WASHINGTON — While an auto bailout is on life support, President-elect Barack Obama and Democratic congressional leaders have agreed to a $500 billion economic-stimulus package that they want to move next month even before Obama takes office.

Rep. Rahm Emanuel, D-Ill., who'll be Obama's White House chief of staff, met Wednesday with House Speaker Nancy Pelosi, D-Calif., and other Democratic leaders in a strategy session aimed at fast-tracking stimulus legislation.

The meeting ended with a tentative deal to seek a half-trillion dollars to create jobs and spur economic recovery, with more than one-third of it funding "shovel-ready" infrastructure projects, senior Democratic aides said Friday.

Aides to Obama and Pelosi confirmed the meeting but declined to comment on a specific amount for the stimulus plan.

"What I can confirm is that Congressman Emanuel did meet with (congressional) leadership on Wednesday," said Amy Brundage, an Obama spokeswoman.

Obama on Saturday urged the creation of "millions of jobs" through the largest public investment in the country's roads, bridges and other infrastructure needs since the interstate freeway system was built in the 1950s under President Dwight Eisenhower.

Obama advisers previously said the stimulus plan could cost as much as $700 billion, but this is the first time a specific price tag has been placed on it.

Democratic lawmakers said much of the $165 billion or more in infrastructure spending likely would go to projects already approved in earlier sessions, with building permits, approved environmental impact statements and other steps in place.

The meaning of "infrastructure" probably will be broadened to include expanding broadband Internet access and creating "digital highways" for the 21st century economy, Democratic lawmakers and aides said.

Senate Republicans late Thursday derailed a $14 billion bailout for the Big Three automakers in a rebuke to President George W. Bush and congressional Democrats who'd negotiated it and pushed it through the House of Representatives.

It likely will be harder, however, for Republican lawmakers to block the much larger stimulus package because there will be fewer of them in the next session of Congress, which is scheduled to begin Jan. 6, two weeks before Obama's inauguration.

Democrats expanded their House and Senate margins in the Nov. 4 elections that made Obama the nation's first African-American president, but they will fall just shy of veto-proof majorities in both chambers.

Some Republican members of Congress have been at least guardedly receptive to Obama's plan to move quickly to stem the rising unemployment rate and jolt the economy by pumping tens of billions of dollars into public works.

James Baker, who served as President Ronald Reagan's treasury secretary and chief of staff, went so far as to suggest last month that Bush and Obama work together on a large stimulus plan.

Congress passed and Bush signed a $700 billion bailout for the financial-services industry in October, and the federal government has bought stakes in failing banks since then.

Those moves prompted criticism from labor unions and community advocates that Congress and Bush were favoring "Wall Street over Main Street."

Don Stewart, a spokesman for Senate Minority Leader Mitch McConnell, said Friday that the Kentucky Republican had no position on Obama's promised stimulus plan because a concrete bill or proposal hadn't been advanced yet.

"I've heard between $500 billion and a trillion (dollars)," Stewart said. "The numbers have been all over the map.
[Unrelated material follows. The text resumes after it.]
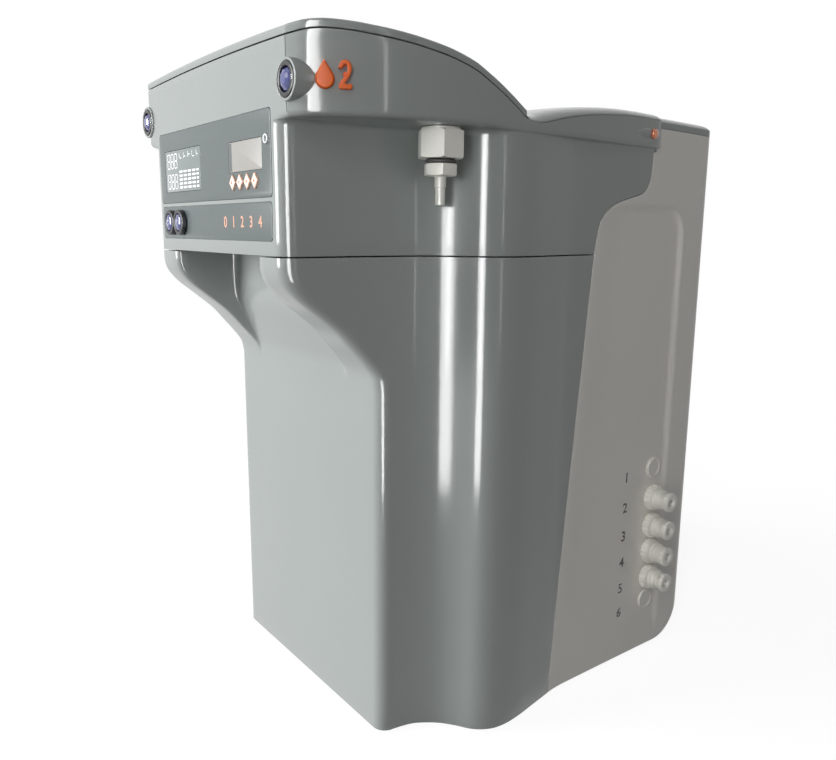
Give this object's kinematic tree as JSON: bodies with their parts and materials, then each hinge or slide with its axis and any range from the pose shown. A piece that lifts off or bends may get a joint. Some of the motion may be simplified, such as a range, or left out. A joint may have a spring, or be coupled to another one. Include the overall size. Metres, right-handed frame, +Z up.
{
  "type": "laboratory water purifier",
  "caption": "Bench-top laboratory water purifier with an overhanging dispensing head, a display panel, push-buttons, outlet nozzles at both sides and hose ports in its side.",
  "frame": {"origin": "on the bench, under the middle of the whole object's box", "axes": "+Z up, -Y towards the user (the fascia), +X to the right seen from the front"},
  "size_m": [0.3394, 0.4088, 0.5099],
  "materials": {
    "grey_shell": "glossy light grey, faintly green",
    "white_shell": "off-white, fine satin",
    "panel": "mid grey printed film, satin",
    "black": "black, satin",
    "blue": "blue-violet, glossy, domed",
    "orange": "orange, satin",
    "key": "pale orange and cream, satin",
    "lens": "grey display window, glossy",
    "fitting": "warm white acetal, satin",
    "rubber": "black, matte",
    "steel": "plain sheet, satin",
    "case_metal": "folded case, satin",
    "pump_metal": "black paint, semi-gloss",
    "board": "green laminate",
    "cartridge": "white moulded canister",
    "hose": "white hose"
  },
  "bodies": {
    "casing": {"base_plate": "steel", "booster_pump": "pump_metal", "button_strip": "panel", "deionising_cartridge": "cartridge", "dispense_bezel_left": "black", "dispense_bezel_right": "black", "display_board": "board", "display_panel": "panel", "front_foot_left": "rubber", "front_foot_right": "rubber", "hinge_rail": "steel", "inner_frame": "steel", "lcd_window": "lens", "lid_hinge_pin": "steel", "lower_housing": "grey_shell", "mains_inlet": "black", "meter_window": "lens", "mode_button_bezel": "black", "outlet_body_left": "fitting", "outlet_body_right": "fitting", "outlet_mark_left": "orange", "outlet_mark_right": "orange", "outlet_nut_left": "fitting", "outlet_nut_right": "fitting", "outlet_seal_left": "rubber", "outlet_seal_right": "rubber", "outlet_tip_left": "fitting", "outlet_tip_right": "fitting", "port_fitting_1": "fitting", "port_fitting_2": "fitting", "port_fitting_3": "fitting", "port_fitting_4": "fitting", "power_button_bezel": "black", "power_supply": "case_metal", "prefilter_cartridge": "cartridge", "rear_foot_left": "rubber", "rear_foot_right": "rubber", "rear_housing": "white_shell", "rear_top_cover": "grey_shell", "reverse_osmosis_module": "cartridge", "side_lamp_left": "orange", "side_lamp_right": "orange", "status_lamp": "fitting", "upper_housing": "grey_shell", "valve_manifold": "fitting", "water_hose_left": "hose", "water_hose_right": "hose"},
    "lid": {"top_lid": "grey_shell"},
    "dispense_cap_left": {"dispense_button_left": "blue"},
    "dispense_cap_right": {"dispense_button_right": "blue"},
    "power_cap": {"power_button_cap": "blue"},
    "mode_cap": {"mode_button_cap": "blue"},
    "key_1": {"menu_key_1": "key"},
    "key_2": {"menu_key_2": "key"},
    "key_3": {"menu_key_3": "key"},
    "key_4": {"menu_key_4": "key"},
    "collet_1": {"port_collet_1": "fitting"},
    "collet_2": {"port_collet_2": "fitting"},
    "collet_3": {"port_collet_3": "fitting"},
    "collet_4": {"port_collet_4": "fitting"}
  },
  "joints": [
    {"name": "lid_hinge", "type": "hinge", "parent": "casing", "child": "lid", "pos_m": [-0.00315, -0.04181, 0.46211], "axis": [-1, 0, 0], "range_deg": [0, 60]},
    {"name": "dispense_push_left", "type": "slide", "parent": "casing", "child": "dispense_cap_left", "axis": [0, 1, 0], "range_m": [0, 0.002], "stiffness_N_per_m": 500},
    {"name": "dispense_push_right", "type": "slide", "parent": "casing", "child": "dispense_cap_right", "axis": [0, 1, 0], "range_m": [0, 0.002], "stiffness_N_per_m": 500},
    {"name": "power_push", "type": "slide", "parent": "casing", "child": "power_cap", "axis": [0, 1, 0], "range_m": [0, 0.002], "stiffness_N_per_m": 500},
    {"name": "mode_push", "type": "slide", "parent": "casing", "child": "mode_cap", "axis": [0, 1, 0], "range_m": [0, 0.002], "stiffness_N_per_m": 500},
    {"name": "key_push_1", "type": "slide", "parent": "casing", "child": "key_1", "axis": [0, 1, 0], "range_m": [0, 0.0006], "stiffness_N_per_m": 800},
    {"name": "key_push_2", "type": "slide", "parent": "casing", "child": "key_2", "axis": [0, 1, 0], "range_m": [0, 0.0006], "stiffness_N_per_m": 800},
    {"name": "key_push_3", "type": "slide", "parent": "casing", "child": "key_3", "axis": [0, 1, 0], "range_m": [0, 0.0006], "stiffness_N_per_m": 800},
    {"name": "key_push_4", "type": "slide", "parent": "casing", "child": "key_4", "axis": [0, 1, 0], "range_m": [0, 0.0006], "stiffness_N_per_m": 800},
    {"name": "collet_release_1", "type": "slide", "parent": "casing", "child": "collet_1", "axis": [-1, 0, 0], "range_m": [0, 0.0015]},
    {"name": "collet_release_2", "type": "slide", "parent": "casing", "child": "collet_2", "axis": [-1, 0, 0], "range_m": [0, 0.0015]},
    {"name": "collet_release_3", "type": "slide", "parent": "casing", "child": "collet_3", "axis": [-1, 0, 0], "range_m": [0, 0.0015]},
    {"name": "collet_release_4", "type": "slide", "parent": "casing", "child": "collet_4", "axis": [-1, 0, 0], "range_m": [0, 0.0015]}
  ]
}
I don't know what (figure) they're actually going to go with, but it would be all deficit spending."

Obama has said his stimulus plan will fund projects that can begin within six months and be completed within two years.

Obama also vowed that the infrastructure projects would be based on national priorities, not on the parochial interests that have led to congressional pork in the past.
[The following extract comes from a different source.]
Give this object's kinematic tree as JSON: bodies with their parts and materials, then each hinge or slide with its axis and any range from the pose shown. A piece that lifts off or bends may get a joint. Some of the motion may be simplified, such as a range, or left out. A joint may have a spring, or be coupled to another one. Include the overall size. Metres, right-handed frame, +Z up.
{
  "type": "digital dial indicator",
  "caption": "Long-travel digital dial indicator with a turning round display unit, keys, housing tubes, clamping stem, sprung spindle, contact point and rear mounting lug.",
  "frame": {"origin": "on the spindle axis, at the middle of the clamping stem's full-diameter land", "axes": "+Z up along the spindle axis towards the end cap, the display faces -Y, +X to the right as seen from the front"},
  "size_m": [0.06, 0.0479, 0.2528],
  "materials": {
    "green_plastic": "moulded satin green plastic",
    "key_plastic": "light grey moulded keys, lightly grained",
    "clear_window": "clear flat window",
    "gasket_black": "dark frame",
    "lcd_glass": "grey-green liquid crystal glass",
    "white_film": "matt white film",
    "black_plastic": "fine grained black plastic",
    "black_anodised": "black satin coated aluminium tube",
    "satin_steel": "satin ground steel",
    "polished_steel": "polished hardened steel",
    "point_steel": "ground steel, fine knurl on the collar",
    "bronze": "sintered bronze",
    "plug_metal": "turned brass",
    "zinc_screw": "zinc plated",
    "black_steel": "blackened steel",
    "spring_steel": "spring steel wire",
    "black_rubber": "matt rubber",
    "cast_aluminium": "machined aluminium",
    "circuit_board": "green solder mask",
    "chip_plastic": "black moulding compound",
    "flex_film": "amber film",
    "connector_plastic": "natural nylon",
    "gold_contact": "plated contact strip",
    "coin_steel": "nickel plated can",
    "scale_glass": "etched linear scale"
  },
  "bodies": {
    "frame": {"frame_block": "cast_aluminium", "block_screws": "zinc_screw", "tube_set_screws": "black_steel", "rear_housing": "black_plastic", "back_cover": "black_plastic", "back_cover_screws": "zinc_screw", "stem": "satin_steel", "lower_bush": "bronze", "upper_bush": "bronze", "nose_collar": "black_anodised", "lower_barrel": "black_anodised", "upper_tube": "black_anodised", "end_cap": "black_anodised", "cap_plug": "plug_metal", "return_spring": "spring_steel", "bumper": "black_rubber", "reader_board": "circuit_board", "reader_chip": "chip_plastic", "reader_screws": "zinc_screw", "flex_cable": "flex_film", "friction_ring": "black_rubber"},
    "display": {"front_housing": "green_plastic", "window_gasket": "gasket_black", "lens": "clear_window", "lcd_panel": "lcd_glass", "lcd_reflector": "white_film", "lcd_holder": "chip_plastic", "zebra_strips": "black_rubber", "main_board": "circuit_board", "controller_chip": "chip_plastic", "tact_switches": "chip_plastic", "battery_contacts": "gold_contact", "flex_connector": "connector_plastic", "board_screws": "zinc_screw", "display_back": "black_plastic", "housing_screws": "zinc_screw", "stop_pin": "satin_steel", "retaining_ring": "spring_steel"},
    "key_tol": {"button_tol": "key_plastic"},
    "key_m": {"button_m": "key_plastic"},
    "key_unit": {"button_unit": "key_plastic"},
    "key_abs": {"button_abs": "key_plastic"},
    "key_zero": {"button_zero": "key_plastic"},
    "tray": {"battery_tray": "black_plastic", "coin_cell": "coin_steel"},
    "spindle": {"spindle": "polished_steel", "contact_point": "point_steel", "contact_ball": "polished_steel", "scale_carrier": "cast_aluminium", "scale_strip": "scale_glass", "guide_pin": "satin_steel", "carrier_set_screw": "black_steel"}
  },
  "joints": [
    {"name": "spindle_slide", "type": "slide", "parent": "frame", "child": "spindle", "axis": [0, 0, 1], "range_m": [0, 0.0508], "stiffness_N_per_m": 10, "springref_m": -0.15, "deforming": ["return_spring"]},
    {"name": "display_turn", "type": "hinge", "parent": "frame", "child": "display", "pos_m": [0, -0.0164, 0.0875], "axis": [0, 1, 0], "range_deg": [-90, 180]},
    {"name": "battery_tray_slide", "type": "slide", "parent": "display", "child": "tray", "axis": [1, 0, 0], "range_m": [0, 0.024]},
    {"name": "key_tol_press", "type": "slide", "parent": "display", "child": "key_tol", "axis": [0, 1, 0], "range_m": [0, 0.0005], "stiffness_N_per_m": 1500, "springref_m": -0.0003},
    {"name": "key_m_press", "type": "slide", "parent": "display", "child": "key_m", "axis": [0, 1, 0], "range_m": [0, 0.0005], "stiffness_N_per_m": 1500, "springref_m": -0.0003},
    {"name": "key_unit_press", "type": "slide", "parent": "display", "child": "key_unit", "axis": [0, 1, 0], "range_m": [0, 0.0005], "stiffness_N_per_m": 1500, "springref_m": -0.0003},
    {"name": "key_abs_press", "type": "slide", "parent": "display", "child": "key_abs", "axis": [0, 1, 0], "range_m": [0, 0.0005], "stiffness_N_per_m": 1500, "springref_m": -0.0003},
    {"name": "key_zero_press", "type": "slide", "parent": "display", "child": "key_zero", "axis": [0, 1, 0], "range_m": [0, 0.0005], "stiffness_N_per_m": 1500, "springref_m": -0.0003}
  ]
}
Rep. John Spratt, a South Carolina Democrat who chairs the House Budget Committee, said he didn't know the specific dollar amount of Obama's stimulus plan.
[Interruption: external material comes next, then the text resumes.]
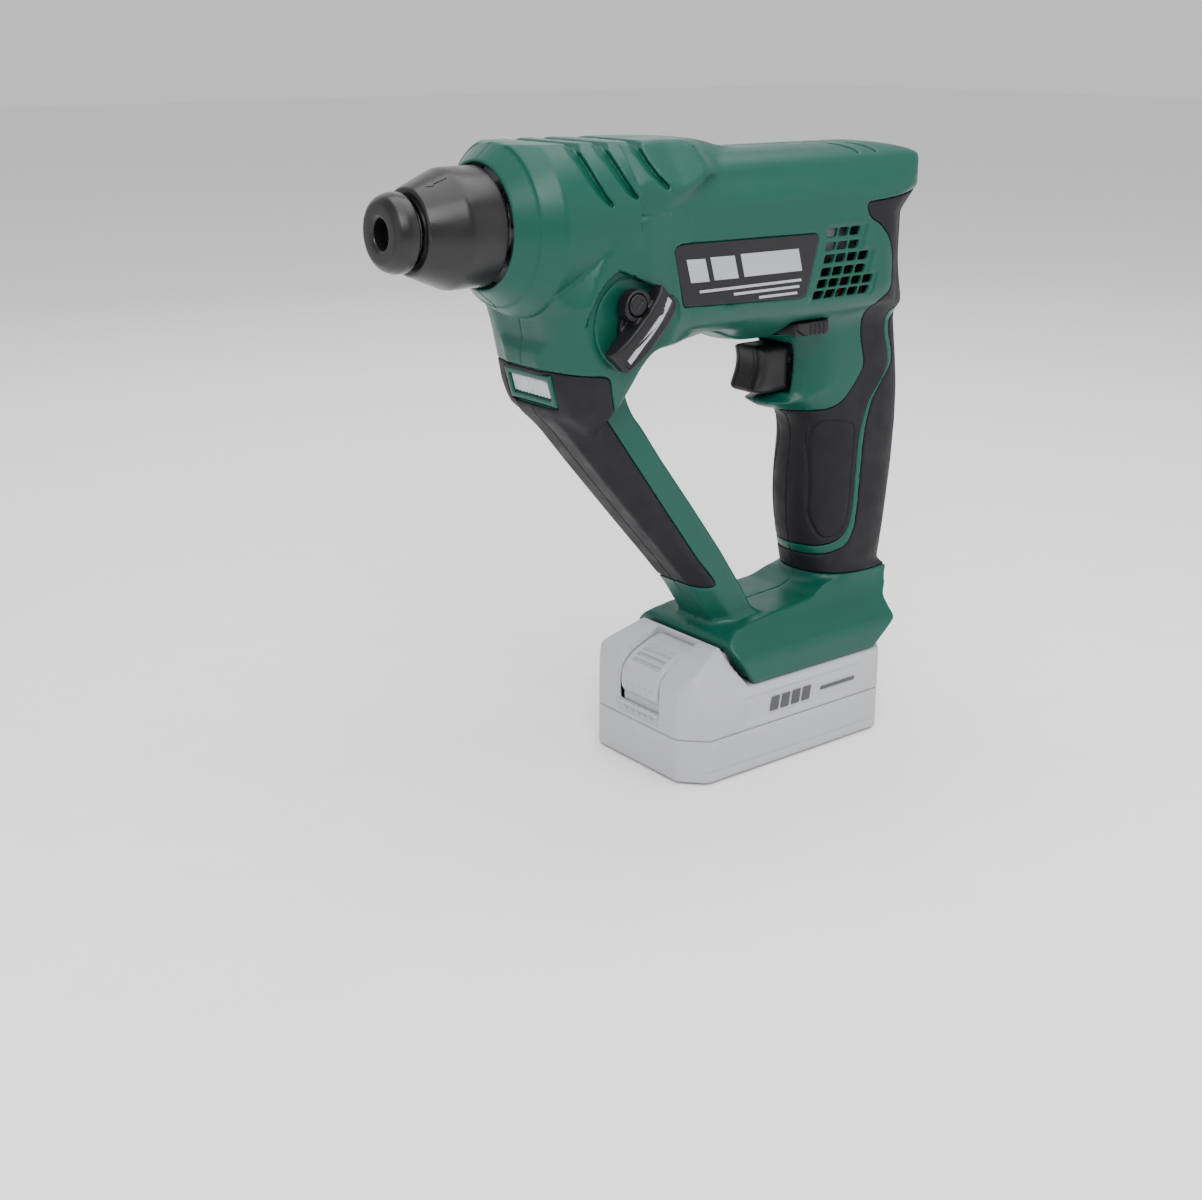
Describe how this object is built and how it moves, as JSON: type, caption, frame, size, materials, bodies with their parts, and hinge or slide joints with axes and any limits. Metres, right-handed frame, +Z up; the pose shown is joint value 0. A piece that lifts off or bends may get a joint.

Spratt, however, said his conversations with other key Democratic lawmakers indicated it will likely increase previously appropriated money for projects already under way.

"There will be legislation written, but it will in many respects simply add funds to existing programs," he said.

Spratt said there's discussion of requiring an even narrower timeframe than Obama's 180-day limit for using the new money — possibly as small as half.

Such a limit, Spratt said, would favor work such as resurfacing roads, upgrading water-treatment plants and sewer pipes, and making federal buildings more energy-efficient — over more ambitious, long-term projects.

The president-elect and his congressional allies want "to get (a stimulus bill) passed and on Obama's desk so he can sign it on Inauguration Day," said a Democratic aide, who asked not to be named because he wasn't authorized to speak publicly about the plan.

However, the measure won't be the result of "Obama dictating to Congress and getting whatever he wants rubber-stamped," the aide said.